Browserbase has a good default promise for session data because it says it does not use browser data to train generative AI models without affirmative consent, and it lets teams control recording and retention. That is valuable, but Apify’s enterprise paperwork and processing posture are the better fit when procurement or security review is part of the decision.
Who Should Pick Browserbase
- Platform engineers building browser agents or QA infrastructure. Browserbase wins when the job is to run, replay, and debug real browser sessions against hard websites.
- Teams that already have an extraction stack and only need the browser layer. Browserbase is the better fit when the browser is the missing runtime, not the whole solution.
- Developers who want direct control over browser behavior. If the team wants to manage sessions and integrations without adopting a larger data platform, Browserbase keeps the shape narrower.
Who Should Pick Apify
- Data teams building recurring extraction pipelines. Apify wins when the job is to collect, store, schedule, and reuse web data instead of simply executing a browser run.
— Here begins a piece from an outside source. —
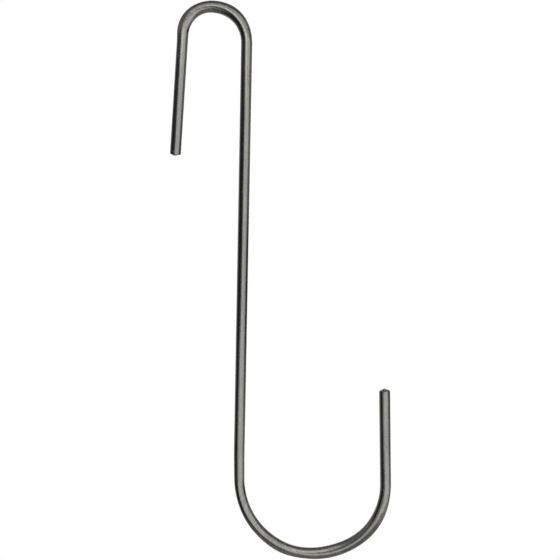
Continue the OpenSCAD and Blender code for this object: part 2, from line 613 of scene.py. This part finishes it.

- Operators who want packaged jobs and a marketplace. Apify is stronger when the workflow needs ready-made Actors and a platform that can be handed between people.
- Teams that need a formal enterprise compliance story. Apify is the better bet when DPA language, SOC 2 Type II, and GDPR framing matter more than browser-session purity.
Bottom Line
This is a comparison between a browser runtime and a web-data platform. Browserbase is the better product when the problem is making browser sessions dependable, observable, and repeatable. Apify is the better product when the problem is turning web work into a managed pipeline with storage, schedules, and reusable outputs.
If your team needs to operate browser automation directly, choose Browserbase. If your team needs to industrialize web extraction and move the results downstream, choose Apify.